At the beginning of my ASME experience I was afraid I was pigeon-holing myself. The stories I’m drawn to do tend to be about the Spanish-speaking, Latinx communities close to my heart. But with previous negative experiences as a Latina journalist writing about Latinxs in the past, I was afraid to go after those topics I really wanted to be exploring. The Outline has never made these stories feel inferior, and I’ve finally realized identity, my own and others, is something I can be unapologetically passionate about. The way we see ourselves informs every one of our actions, words, and relationships to the world. For too long whiteness has been viewed as the unbiased, default identity of journalism.
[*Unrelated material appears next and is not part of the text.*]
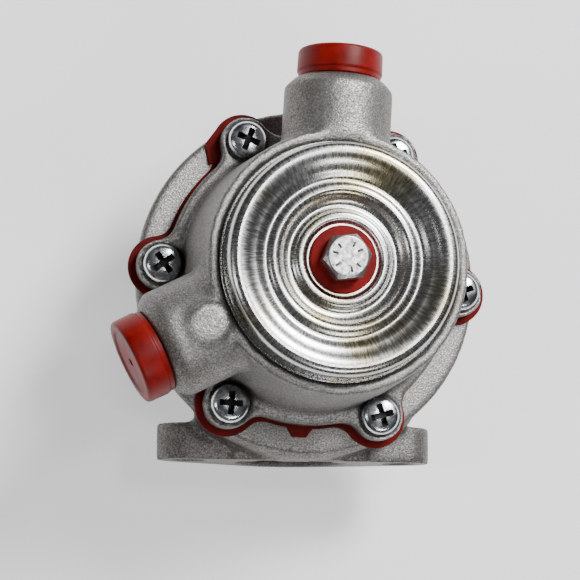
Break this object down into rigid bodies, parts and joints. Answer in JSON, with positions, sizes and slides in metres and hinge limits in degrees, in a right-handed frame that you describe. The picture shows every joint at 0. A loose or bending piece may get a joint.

If I can help change that by being who I am and writing about it, that is the greatest service I can offer to the people I grew up with. 

 

I’m excited to maybe one day return to NYC or wherever other city the pursuit of literary journalism takes me. I want to make one place my community and home again, imbedding myself in the culture of a new place for more than a few months at a time. For now, that’ll have to wait until I finish my combined bachelor’s and master’s degree at Northwestern for one more year. But I look forward to writing for the communities I will one day continue to grow in.